The risk consultant said, “This was a metaphorical slap across the face. If one person can slap Xi and get away with it, then others may be tempted to slap Xi. He has laid down a challenge not just to the leader but the system. The system cannot allow that level of criticism. If that challenge is allowed, then you have the beginning of the end of the autocratic system.”
“Domestic pressure against Xi is gaining a lot of ground now,” Ching said.
Such pressure began to accumulate after Xi amended the Chinese constitution in March 2018 to give himself unlimited tenure as president, and gained ground after some Chinese perceived Xi as soft on the US in the Sino-US trade war, Ching explained.

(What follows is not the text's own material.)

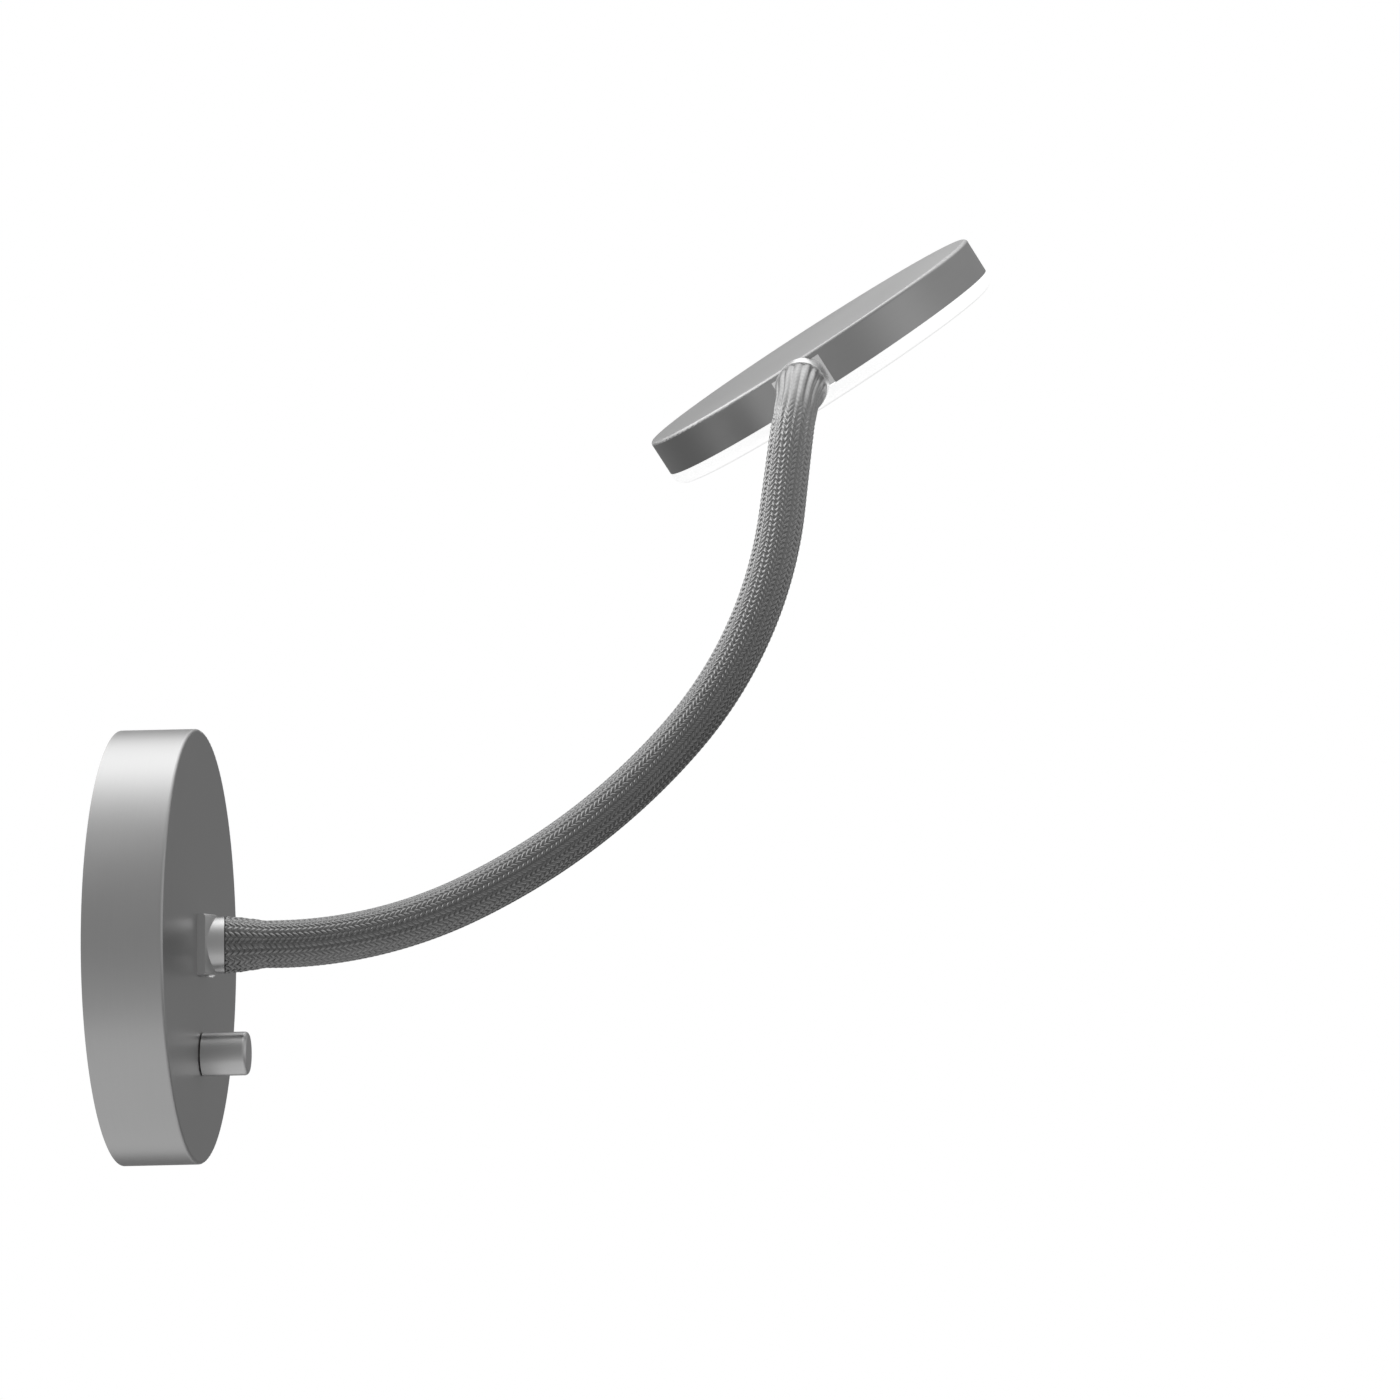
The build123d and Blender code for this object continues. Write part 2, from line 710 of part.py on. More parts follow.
head_fitting_start = mouth_from_centre - fitting_depth
head_screw_radius = head_radius + head_collar_length / 2
with BuildPart() as head_block:
    with BuildSketch(below_top(shell_top + running_clearance)):
        with Locations((block_rear + head_block_depth / 2, 0)):
            Rectangle(head_block_depth, block_width)
    extrude(amount=-(shell_height - shell_top - loose_clearance))
    with BuildSketch(HEAD):
        Circle(head_radius)
    extrude(amount=-shell_height, mode=Mode.INTERSECT)
    with BuildSketch(in_notch(block_rear)):
        Circle(head_stem_radius)
    extrude(amount=-head_stem_length)
    with BuildSketch(in_notch(head_radius + loose_clearance)):
        Circle(collar_radius)
    extrude(amount=head_collar_length - loose_clearance)
    with BuildSketch(in_notch(block_rear + cut_beyond)):
        Circle(head_stem_radius + collar_step)
    extrude(amount=head_block_depth)
    with BuildSketch(in_notch(mouth_from_centre)):
        Circle(collar_mouth_radius)
    extrude(amount=-collar_mouth_depth, mode=Mode.SUBTRACT)
    with BuildSketch(in_notch(mouth_from_centre)):
        Circle(fitting_radius + running_clearance)
    extrude(amount=-fitting_depth, mode=Mode.SUBTRACT)
    with BuildSketch(in_notch(mouth_from_centre)):
        Circle(lead_bore_radius)
    extrude(amount=-(head_collar_length + head_block_depth + head_stem_length), mode=Mode.SUBTRACT)
    with BuildSketch(Plane(origin=in_notch(head_screw_radius).origin, z_dir=-HEAD.z_dir)):
        Circle(grub_radius + running_clearance)
    extrude(amount=collar_radius + cut_beyond, mode=Mode.SUBTRACT)
finish(head_block, "head_block")

with BuildPart() as head_set_screw:
    screw_start = in_notch(head_screw_radius).origin - HEAD.z_dir * fitting_radius
    with BuildSketch(Plane(origin=screw_start, z_dir=-HEAD.z_dir)):
        Circle(grub_radius)
    extrude(amount=collar_radius - fitting_radius - grub_inset)
finish(head_set_screw, "head_set_screw")

with BuildPart() as head_nut:
    with BuildSketch(in_notch(web_inside)):
        RegularPolygon(head_nut_width / 2, 6, major_radius=False)
        Circle(head_stem_radius + running_clearance, mode=Mode.SUBTRACT)
    extrude(amount=-head_nut_thickness)
finish(head_nut, "head_nut")

with BuildPart() as neck_fitting_head:
    with BuildSketch(in_notch(head_fitting_start)):
        Circle(fitting_radius)
        Circle(lead_bore_radius, mode=Mode.SUBTRACT)
    extrude(amount=fitting_depth - collar_mouth_depth)
    with BuildSketch(in_notch(head_fitting_start + fitting_floor)):
        Circle(fitting_bore)
    extrude(amount=fitting_depth, mode=Mode.SUBTRACT)
finish(neck_fitting_head, "neck_fitting_head")

last_core = len(hinges)
with BuildPart() as neck_core_last:
    link_body(hinges[-1] + link_gap, neck_length + collar_mouth_depth)
    link_ball(hinges[-1])
    with BuildSketch(in_notch(mouth_from_centre - collar_mouth_depth)):
        Circle(fitting_bore - running_clearance)
        Circle(core_bore_radius, mode=Mode.SUBTRACT)
    extrude(amount=-(fitting_depth - collar_mouth_depth - fitting_floor))
finish(neck_core_last, f"neck_core_{last_core}")

# ------------------------------------------------------------------ light source in the head
board_top = shell_top + pad_thickness
led_top = board_top + board_thickness
with BuildPart() as thermal_pad:
    with BuildSketch(below_top(shell_top)):
        Circle(board_radius)
        with PolarLocations(board_screw_circle, 3, start_angle=board_screw_angle):
            Circle(board_screw_radius + running_clearance, mode=Mode.SUBTRACT)
    extrude(amount=-pad_thickness)
finish(thermal_pad, "thermal_pad")

with BuildPart() as led_board:
    with BuildSketch(below_top(board_top)):
        Circle(board_radius)
        with PolarLocations(board_screw_circle, 3, start_angle=board_screw_angle):
            Circle(board_screw_radius + running_clearance, mode=Mode.SUBTRACT)
    extrude(amount=-board_thickness)
finish(led_board, "led_board")

with BuildPart() as leds:
    with BuildSketch(below_top(led_top)):
        for count, inset in zip(led_ring_counts, led_ring_insets):
            with PolarLocations(board_radius - inset, count, start_angle=180 / count):
                Rectangle(led_size, led_size)
    extrude(amount=-led_thickness)
finish(leds, "leds")

with BuildPart() as board_screws:
    with BuildSketch(below_top(led_top)):
        with PolarLocations(board_screw_circle, 3, start_angle=board_screw_angle):
            Circle(2 * board_screw_radius)
    extrude(amount=-board_screw_radius)
    with BuildSketch(below_top(led_top)):
        with PolarLocations(board_screw_circle, 3, start_angle=board_screw_angle):
            Circle(board_screw_radius)
    extrude(amount=led_top - shell_top + shell_top / 2)
finish(board_screws, "board_screws")

board_pad_x = board_radius - head_pad_inset
with BuildPart() as head_leads:
    for side in (1, -1):
        lead_y = side * lead_spacing / 2
        points = [
            HEAD.from_local_coords((block_rear - head_stem_length / 2, lead_y, -neck_drop_in_head)),
            HEAD.from_local_coords((board_pad_x, lead_y, -neck_drop_in_head)),
            HEAD.from_local_coords((board_pad_x, lead_y, -led_top)),
        ]
        with BuildLine() as route:
            FilletPolyline(*points, radius=(neck_drop_in_head - led_top) / 2)
        with BuildSketch(Plane(origin=points[0], z_dir=-HEAD.x_dir)):
            Circle(lead_radius)
        sweep(path=route.wires()[0])
finish(head_leads, "head_leads")

diffuser_inner_radius = shell_inner_radius - 2 * running_clearance
with BuildPart() as diffuser:
    with BuildSketch(below_top(shell_height)):
        Circle(head_radius)
    extrude(amount=-diffuser_height)
    low_edge = diffuser.faces().sort_by(Axis(HEAD.origin, HEAD.z_dir))[0].edges()
    fillet(low_edge, diffuser_edge_radius)
    with BuildSketch(below_top(shell_height - diffuser_lip_height)):
        Circle(diffuser_inner_radius)
    extrude(amount=-diffuser_lip_height)
    with BuildSketch(below_top(shell_height - diffuser_lip_height)):
        Circle(diffuser_inner_radius - diffuser_wall)
    extrude(amount=-(diffuser_lip_height + diffuser_height - diffuser_floor), mode=Mode.SUBTRACT)
    with BuildSketch(below_top(shell_height)):
        with Locations((web_inside - cut_beyond + head_radius / 2, 0)):
            Rectangle(head_radius, notch_width + 2 * cut_beyond)
    extrude(amount=diffuser_lip_height + cut_beyond, mode=Mode.SUBTRACT)
finish(diffuser, "diffuser")

# ------------------------------------------------------------------ sizes worth checking
print("neck length", round(neck_length, 1), "tip bend radius", tip_bend_radius)
print("head centre", [round(v, 1) for v in tuple(HEAD.origin)],
      "normal", [round(v, 3) for v in tuple(HEAD.z_dir)])
for number, hinge in enumerate(hinges, start=1):
    place = station(hinge)
    print("hinge", number, [round(v, 2) for v in tuple(place.origin)],
          "ahead", [round(v, 4) for v in tuple(place.z_dir)],
          "side", [round(v, 4) for v in tuple(place.x_dir)],
          "normal", [round(v, 4) for v in tuple(place.y_dir)])
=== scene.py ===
# %% [markdown]
# # A wall lamp on a braided gooseneck
#
# The solid model brings every hard piece at full size. This lesson gives those pieces their finish
# and weaves the sleeve of the neck, which is the one soft part. All sizes are in metres.

# %% Load the frame
import json
import math

import bpy
import numpy as np
from mathutils import Matrix, Vector

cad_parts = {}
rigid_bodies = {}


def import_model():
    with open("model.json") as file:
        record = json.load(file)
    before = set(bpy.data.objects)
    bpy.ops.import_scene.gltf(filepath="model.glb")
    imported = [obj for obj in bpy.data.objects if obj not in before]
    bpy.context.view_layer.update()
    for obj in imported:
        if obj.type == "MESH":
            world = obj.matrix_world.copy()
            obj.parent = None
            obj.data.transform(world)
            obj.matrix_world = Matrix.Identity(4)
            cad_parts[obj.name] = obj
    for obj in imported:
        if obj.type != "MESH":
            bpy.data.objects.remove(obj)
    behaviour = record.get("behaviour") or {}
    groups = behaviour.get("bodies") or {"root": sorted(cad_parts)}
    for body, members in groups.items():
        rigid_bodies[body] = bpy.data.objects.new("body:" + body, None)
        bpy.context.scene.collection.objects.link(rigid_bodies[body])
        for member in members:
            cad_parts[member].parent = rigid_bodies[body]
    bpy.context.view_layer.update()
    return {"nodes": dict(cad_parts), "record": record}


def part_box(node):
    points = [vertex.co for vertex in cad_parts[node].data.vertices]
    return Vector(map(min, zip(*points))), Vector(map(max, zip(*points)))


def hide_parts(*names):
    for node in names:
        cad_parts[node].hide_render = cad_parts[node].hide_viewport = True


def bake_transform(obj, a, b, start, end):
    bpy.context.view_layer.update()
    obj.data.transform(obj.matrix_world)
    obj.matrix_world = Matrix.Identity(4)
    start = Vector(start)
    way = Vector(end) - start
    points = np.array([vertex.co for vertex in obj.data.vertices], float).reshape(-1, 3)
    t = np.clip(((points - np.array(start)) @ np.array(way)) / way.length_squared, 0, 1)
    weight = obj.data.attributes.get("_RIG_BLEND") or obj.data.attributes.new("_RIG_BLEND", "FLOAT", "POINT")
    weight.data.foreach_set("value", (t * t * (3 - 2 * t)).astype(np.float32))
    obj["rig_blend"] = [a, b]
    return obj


for spare in list(bpy.data.objects):
    bpy.data.objects.remove(spare)
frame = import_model()
nodes = frame["nodes"]
scene = bpy.context.scene
MM = 0.001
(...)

Another factor against Xi is the protests in Hong Kong since the middle of last year, which helped Tsai Ing Wen get re-elected as Taiwan president in January, Ching said.
For years, Ren has been outspoken, earning the nicknames of “China’s Donald Trump” and “Big Cannon.” In 2015, he posted on the popular Chinese social media platform Weibo criticizing the Chinese Communist Youth League, which is affiliated with former Chinese President Hu Jintao.
Shortly after Xi visited the headquarters of Chinese state television CCTV on February 19, 2016, Ren posted on Weibo saying, “Since when did the people’s government become the party’s government? [Are the media] funded by party membership dues?”
The Chinese authorities shut down Ren’s microblog accounts in late February 2016 and he was placed on one-year probation in May 2016.
In 2016, Chinese newspapers severely criticized Ren for his social media post, but for his latest offense, no newspaper has scolded him, Ching pointed out. Ren’s investigation received little mention in Chinese state media. One exception was a factual report in the Global Times, a nationalistic Chinese newspaper, on April 7.
“The lenient treatment of Ren shows that Xi did not want to openly break his tacit alliance with Wang, because everyone knows Wang was instrumental in Xi's consolidation of power during his first term,” Ching said.
Since late 2012, Xi launched an anti-corruption campaign which landed many senior officials in jail, including Zhou Yongkang, China’s former top cop. Wang would not hurt Xi, because Wang needs his boss to protect him from powerful enemies likely to have been incurred in the anti-graft crackdown, the risk consultant said.
Sources have told Lam that relations between Xi and Wang are still good.
Wang lost considerable authority after resigning from the Politburo Standing Committee, the handful of the most powerful officials governing China, in October 2017. Yet in recent months, Chinese state media have shown photographs of Wang with members of the current Politburo Standing Committee including Xi at various functions, suggesting Wang remains important.
Ren’s February essay slammed Xi’s handling of COVID-19, alleging, “When the epidemic broke out, they wouldn’t dare admit it to the public without the emperor’s orders. They wouldn’t dare announce the facts, and instead criticized “rumors” to restrict the spread of the truth, resulting in the disease’s uncontrollable spread.”
Ching said, “Ren came at the right time to provide ammunition for anti-Xi campaign, whether at home or abroad.”
US politicians like Senator Ted Cruz have blamed China for the outbreak of this disease. In a tweet on April 7, US President Donald Trump tweeted, “The W.H.O. really blew it. For some reason, funded largely by the United States, yet very China-centric.”
Pro-Trump US media like Fox and Breitbart have been running articles and television programs which criticized China for this pandemic.
China’s Foreign Ministry has strongly rebuked US politicians for criticizing China on the pandemic. In an attempt to project China’s soft power, Beijing has been donating face masks and equipment to various countries to help them fight the disease.
“This will hurt Xi’s reputation definitely,” said Lam.